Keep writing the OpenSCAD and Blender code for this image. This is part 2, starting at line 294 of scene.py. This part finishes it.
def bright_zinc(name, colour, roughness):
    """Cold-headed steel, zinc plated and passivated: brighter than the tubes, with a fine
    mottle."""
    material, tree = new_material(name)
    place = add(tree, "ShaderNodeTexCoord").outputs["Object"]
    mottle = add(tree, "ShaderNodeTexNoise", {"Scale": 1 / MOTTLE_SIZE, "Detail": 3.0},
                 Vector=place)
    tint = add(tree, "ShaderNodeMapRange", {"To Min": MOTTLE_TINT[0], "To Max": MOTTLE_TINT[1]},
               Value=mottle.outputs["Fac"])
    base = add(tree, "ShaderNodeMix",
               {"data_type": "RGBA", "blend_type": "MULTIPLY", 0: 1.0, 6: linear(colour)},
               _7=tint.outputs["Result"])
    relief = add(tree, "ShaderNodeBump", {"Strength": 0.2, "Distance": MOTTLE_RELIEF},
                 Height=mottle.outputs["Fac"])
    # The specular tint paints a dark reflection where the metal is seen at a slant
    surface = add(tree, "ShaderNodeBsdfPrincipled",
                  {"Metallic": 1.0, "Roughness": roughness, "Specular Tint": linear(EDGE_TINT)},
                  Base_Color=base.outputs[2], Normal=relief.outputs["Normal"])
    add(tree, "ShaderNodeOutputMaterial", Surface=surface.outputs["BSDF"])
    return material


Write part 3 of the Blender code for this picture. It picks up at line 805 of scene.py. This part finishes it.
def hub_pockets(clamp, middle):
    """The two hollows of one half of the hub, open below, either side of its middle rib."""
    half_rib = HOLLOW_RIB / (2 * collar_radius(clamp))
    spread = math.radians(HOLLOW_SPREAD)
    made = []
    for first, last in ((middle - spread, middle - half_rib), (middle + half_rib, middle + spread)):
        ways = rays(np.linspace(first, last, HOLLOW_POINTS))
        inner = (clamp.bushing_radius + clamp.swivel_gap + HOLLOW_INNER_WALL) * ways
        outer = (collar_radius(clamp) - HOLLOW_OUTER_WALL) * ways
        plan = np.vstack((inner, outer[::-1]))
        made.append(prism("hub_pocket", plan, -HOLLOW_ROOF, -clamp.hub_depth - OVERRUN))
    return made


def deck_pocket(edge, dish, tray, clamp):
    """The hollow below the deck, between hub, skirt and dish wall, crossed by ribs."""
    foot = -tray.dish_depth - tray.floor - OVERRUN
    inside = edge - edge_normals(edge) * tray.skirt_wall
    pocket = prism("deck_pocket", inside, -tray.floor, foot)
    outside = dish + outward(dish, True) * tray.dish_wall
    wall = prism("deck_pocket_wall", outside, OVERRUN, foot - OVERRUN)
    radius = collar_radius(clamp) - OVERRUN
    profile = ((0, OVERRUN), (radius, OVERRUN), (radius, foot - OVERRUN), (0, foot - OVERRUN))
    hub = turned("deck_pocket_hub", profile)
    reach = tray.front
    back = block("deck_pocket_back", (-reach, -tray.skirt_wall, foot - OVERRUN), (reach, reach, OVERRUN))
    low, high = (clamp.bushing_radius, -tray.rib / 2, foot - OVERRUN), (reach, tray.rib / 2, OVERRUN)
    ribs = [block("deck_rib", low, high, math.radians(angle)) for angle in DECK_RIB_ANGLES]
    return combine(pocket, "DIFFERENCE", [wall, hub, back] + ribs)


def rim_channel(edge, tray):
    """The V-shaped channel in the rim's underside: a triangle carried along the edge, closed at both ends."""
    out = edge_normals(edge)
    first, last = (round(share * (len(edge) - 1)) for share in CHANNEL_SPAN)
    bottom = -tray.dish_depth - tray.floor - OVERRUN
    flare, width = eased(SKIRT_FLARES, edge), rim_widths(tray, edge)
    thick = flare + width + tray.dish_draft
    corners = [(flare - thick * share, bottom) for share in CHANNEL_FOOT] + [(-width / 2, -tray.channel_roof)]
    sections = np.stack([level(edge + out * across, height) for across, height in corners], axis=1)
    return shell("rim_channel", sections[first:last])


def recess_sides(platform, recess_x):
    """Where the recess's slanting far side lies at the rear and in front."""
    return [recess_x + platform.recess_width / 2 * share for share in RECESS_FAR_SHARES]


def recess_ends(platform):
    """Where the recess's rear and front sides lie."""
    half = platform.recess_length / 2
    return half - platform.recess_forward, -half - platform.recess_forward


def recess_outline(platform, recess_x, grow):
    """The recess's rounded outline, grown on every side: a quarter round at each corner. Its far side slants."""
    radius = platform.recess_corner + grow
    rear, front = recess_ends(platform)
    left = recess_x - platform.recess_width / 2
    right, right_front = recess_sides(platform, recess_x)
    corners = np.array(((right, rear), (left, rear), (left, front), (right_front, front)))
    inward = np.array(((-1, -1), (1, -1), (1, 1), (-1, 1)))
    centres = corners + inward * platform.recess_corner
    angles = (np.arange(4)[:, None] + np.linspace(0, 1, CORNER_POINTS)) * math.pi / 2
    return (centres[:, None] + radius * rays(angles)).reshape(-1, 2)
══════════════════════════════
> [TASK DESCRIPTION]
All entries shown above should be printed again exactly.

> [WRITTEN SOLUTION]
Keep writing the OpenSCAD and Blender code for this image. This is part 2, starting at line 294 of scene.py. This part finishes it.
def bright_zinc(name, colour, roughness):
    """Cold-headed steel, zinc plated and passivated: brighter than the tubes, with a fine
    mottle."""
    material, tree = new_material(name)
    place = add(tree, "ShaderNodeTexCoord").outputs["Object"]
    mottle = add(tree, "ShaderNodeTexNoise", {"Scale": 1 / MOTTLE_SIZE, "Detail": 3.0},
                 Vector=place)
    tint = add(tree, "ShaderNodeMapRange", {"To Min": MOTTLE_TINT[0], "To Max": MOTTLE_TINT[1]},
               Value=mottle.outputs["Fac"])
    base = add(tree, "ShaderNodeMix",
               {"data_type": "RGBA", "blend_type": "MULTIPLY", 0: 1.0, 6: linear(colour)},
               _7=tint.outputs["Result"])
    relief = add(tree, "ShaderNodeBump", {"Strength": 0.2, "Distance": MOTTLE_RELIEF},
                 Height=mottle.outputs["Fac"])
    # The specular tint paints a dark reflection where the metal is seen at a slant
    surface = add(tree, "ShaderNodeBsdfPrincipled",
                  {"Metallic": 1.0, "Roughness": roughness, "Specular Tint": linear(EDGE_TINT)},
                  Base_Color=base.outputs[2], Normal=relief.outputs["Normal"])
    add(tree, "ShaderNodeOutputMaterial", Surface=surface.outputs["BSDF"])
    return material


Write part 3 of the Blender code for this picture. It picks up at line 805 of scene.py. This part finishes it.
def hub_pockets(clamp, middle):
    """The two hollows of one half of the hub, open below, either side of its middle rib."""
    half_rib = HOLLOW_RIB / (2 * collar_radius(clamp))
    spread = math.radians(HOLLOW_SPREAD)
    made = []
    for first, last in ((middle - spread, middle - half_rib), (middle + half_rib, middle + spread)):
        ways = rays(np.linspace(first, last, HOLLOW_POINTS))
        inner = (clamp.bushing_radius + clamp.swivel_gap + HOLLOW_INNER_WALL) * ways
        outer = (collar_radius(clamp) - HOLLOW_OUTER_WALL) * ways
        plan = np.vstack((inner, outer[::-1]))
        made.append(prism("hub_pocket", plan, -HOLLOW_ROOF, -clamp.hub_depth - OVERRUN))
    return made


def deck_pocket(edge, dish, tray, clamp):
    """The hollow below the deck, between hub, skirt and dish wall, crossed by ribs."""
    foot = -tray.dish_depth - tray.floor - OVERRUN
    inside = edge - edge_normals(edge) * tray.skirt_wall
    pocket = prism("deck_pocket", inside, -tray.floor, foot)
    outside = dish + outward(dish, True) * tray.dish_wall
    wall = prism("deck_pocket_wall", outside, OVERRUN, foot - OVERRUN)
    radius = collar_radius(clamp) - OVERRUN
    profile = ((0, OVERRUN), (radius, OVERRUN), (radius, foot - OVERRUN), (0, foot - OVERRUN))
    hub = turned("deck_pocket_hub", profile)
    reach = tray.front
    back = block("deck_pocket_back", (-reach, -tray.skirt_wall, foot - OVERRUN), (reach, reach, OVERRUN))
    low, high = (clamp.bushing_radius, -tray.rib / 2, foot - OVERRUN), (reach, tray.rib / 2, OVERRUN)
    ribs = [block("deck_rib", low, high, math.radians(angle)) for angle in DECK_RIB_ANGLES]
    return combine(pocket, "DIFFERENCE", [wall, hub, back] + ribs)


def rim_channel(edge, tray):
    """The V-shaped channel in the rim's underside: a triangle carried along the edge, closed at both ends."""
    out = edge_normals(edge)
    first, last = (round(share * (len(edge) - 1)) for share in CHANNEL_SPAN)
    bottom = -tray.dish_depth - tray.floor - OVERRUN
    flare, width = eased(SKIRT_FLARES, edge), rim_widths(tray, edge)
    thick = flare + width + tray.dish_draft
    corners = [(flare - thick * share, bottom) for share in CHANNEL_FOOT] + [(-width / 2, -tray.channel_roof)]
    sections = np.stack([level(edge + out * across, height) for across, height in corners], axis=1)
    return shell("rim_channel", sections[first:last])


def recess_sides(platform, recess_x):
    """Where the recess's slanting far side lies at the rear and in front."""
    return [recess_x + platform.recess_width / 2 * share for share in RECESS_FAR_SHARES]


def recess_ends(platform):
    """Where the recess's rear and front sides lie."""
    half = platform.recess_length / 2
    return half - platform.recess_forward, -half - platform.recess_forward


def recess_outline(platform, recess_x, grow):
    """The recess's rounded outline, grown on every side: a quarter round at each corner. Its far side slants."""
    radius = platform.recess_corner + grow
    rear, front = recess_ends(platform)
    left = recess_x - platform.recess_width / 2
    right, right_front = recess_sides(platform, recess_x)
    corners = np.array(((right, rear), (left, rear), (left, front), (right_front, front)))
    inward = np.array(((-1, -1), (1, -1), (1, 1), (-1, 1)))
    centres = corners + inward * platform.recess_corner
    angles = (np.arange(4)[:, None] + np.linspace(0, 1, CORNER_POINTS)) * math.pi / 2
    return (centres[:, None] + radius * rays(angles)).reshape(-1, 2)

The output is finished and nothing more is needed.